Basis of Presentation and Consolidation

The condensed consolidated financial statements have been prepared pursuant to the rules and regulations of the SEC regarding interim financial reporting. Accordingly, certain information and disclosures normally included in complete financial statements prepared in accordance with accounting principles generally accepted in the United States of America (“GAAP”) have been condensed or omitted pursuant to such rules and regulations. In the opinion of management, these financial statements include all adjustments, which unless otherwise disclosed, are of a normal recurring nature, necessary for a fair presentation of the financial position, results of operations, cash flows and changes in equity for the periods presented. The results for interim periods are not necessarily indicative of results for the entire year. The Company has evaluated subsequent events through the date the condensed consolidated financial statements were issued. The unaudited financial statements and related notes included in this Quarterly Report on Form 10-Q should be read in conjunction with the Company’s audited Consolidated Financial Statements and related notes included in the Company’s Annual Report on Form 10-K for the year ended December 31, 2019.

The preparation of financial statements in conformity with GAAP requires management to make estimates and assumptions that affect the reported amounts of assets and liabilities and disclosure of contingent assets and liabilities as of the date of the financial statements, the reported amounts of revenues and expenses during the reporting periods and the reported amounts of proved oil and natural gas reserves. Actual results could differ from those estimates.

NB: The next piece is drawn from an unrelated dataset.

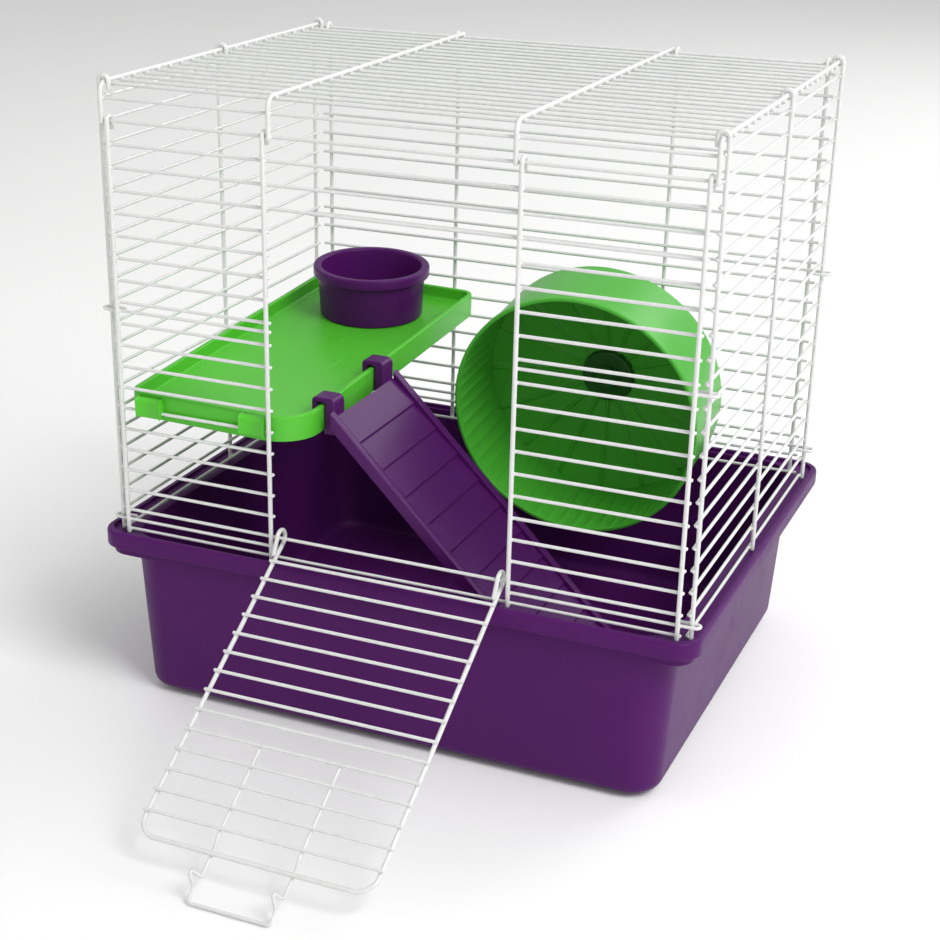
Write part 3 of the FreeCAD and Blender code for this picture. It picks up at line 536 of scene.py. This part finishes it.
def latch():
    low, end = -door["offset"], -door["length"]
    underBars = low + crossing - barCrossing
    underEnd = low - crossing
    dipStart, dipEnd = door["latchDip"]
    start = -(door["firstBar"] + door["latchBar"] * pitch - cage["nub"])
    foot = end - door["latchNeck"]
    peak = foot - door["latchLean"]
    fold = peak - door["latchFold"]
    run = [(start, underBars), (end + dipStart, underBars), (end + dipEnd, underEnd),
           (foot, underEnd), (peak, low + door["latchHeight"]), (fold, low + door["foldRise"]),
           (fold - door["handleReach"], low - door["handleDrop"])]
    leg = [(door["latchSpread"], y, z) for y, z in run]
    corners = leg + [(-x, y, z) for x, y, z in leg[::-1]]
    bends = 2 * [door["latchCurve"]] + 3 * [door["latchBend"]] + [door["handleBend"]]
    path = corneredPath(hung(corners), bends + bends[::-1], 7)
    across = hung([(1, -0.25, 0.9)])[0] - hung([(0, 0, 0)])[0]
    return wireTube(path, cage["barRadius"], across)


latchBeads = hung([(side * door["latchSpread"], -row, barHeight - door["latchWeld"])
                   for side in (-1, 1) for row in doorRows[door["latchBar"]:]])
wirePiece("door_latch_wire", [latch()] + weldBeads(latchBeads, beadSize["latch"]), "door")
print("door made")

tray = dict(halfLength=183.5, halfWidth=149.0, height=107.0, rimCorner=15.0, seatCorner=12.0,
            rimDrop=10.0, lip=3.8, stepDrop=5.0, stepInset=4.0, ledge=2.0, tubLength=163.0,
            tubWidth=138.25, tubCorner=18.0, draft=3.5, wall=2.4, foot=4.0, footInset=16.0,
            core=4, coreCorner=2, middle=(-2.5, 8.25),
            bends=(0.8, 0.5, 6.5, 1.0, 0.8, 0.8, 0.9, 2.2, 0.35, 0.4, 1.0, 7.0))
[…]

As discussed in the Company’s Annual Report on Form 10-K for the year ended December 31, 2019, operating expenses previously presented as “Direct lease operating expense,” “Insurance” and “Workover and maintenance expense” have been combined and presented as “Lease operating expense” on the Company’s condensed consolidated statements of operations. Such reclassification had no effect on the Company’s results of operations, financial position or cash flows.

The Company has one reportable segment, which is the exploration and production of oil and natural gas. Substantially all the Company’s long-lived assets, proved reserves and production sales are related to the Company’s operations in the United States.

Recently Adopted Accounting Standards

Credit Risk Losses In June 2016, the Financial Accounting Standards Board issued ASU 2016-13, Financial Instruments - Credit Losses (Topic 326): Measurement of Credit Losses on Financial Instruments, which changes accounting requirements for the recognition of credit losses from an incurred or probable impairment methodology to a current expected credit losses (“CECL”) methodology. The CECL model is applicable to the measurement of credit losses on financial assets measured at amortized cost, including but not limited to trade receivables. The guidance was adopted on January 1, 2020 using a modified retrospective approach. The adoption of this guidance did not have a material effect on the Company’s condensed consolidated financial statements or related disclosures.

Accounts receivable resulting from the sale of crude oil, NGL and natural gas production and joint interest billings to our partners for their share of expenses on joint venture projects for which we are the operator are the primary financial assets within the scope of the standard. Although these receivables are from a diverse group of companies, including major energy companies, pipeline companies and joint interest owners, they are concentrated in the oil and gas industry. This concentration has the potential to impact our overall exposure to credit risk in that these companies may be similarly affected by changes in economic and financial conditions, commodity prices or other conditions. A loss-rate methodology is used to estimate the allowance for expected credit losses to be accrued on material receivables to reflect the net amount to be collected. At each reporting period the loss-rate is determined utilizing historical data, current market conditions and reasonable and supported forecast of future economic conditions. Our allowance for uncollectable receivables was $9.3 million at September 30, 2020 and $9.9 million at December 31, 2019.

Guarantor Financial Information — In March 2020, the SEC adopted final rules that simplify the disclosure requirements related to certain registered securities under SEC Regulation S-X, Rules 3-10 and 3-16, permitting registrants to provide certain alternative financial disclosures and non-financial disclosures in lieu of separate consolidated financial statements for subsidiary issuers and guarantors of registered debt securities (which we previously included within the notes to our financial statements included in our Annual Report on Form 10-K and Quarterly Reports on Form 10-Q) if certain conditions are met. The disclosure requirements, as amended, are now located in newly created Rules 13-01 and 13-02 of Regulation S-X and are generally effective for filings on or after January 4, 2021, with early adoption permitted. We early adopted the new disclosure requirements effective as of July 1, 2020 and are providing the summarized financial information and related disclosures in Item 2. Management’s Discussion and Analysis of Financial Condition and Results of Operations in this Form 10-Q.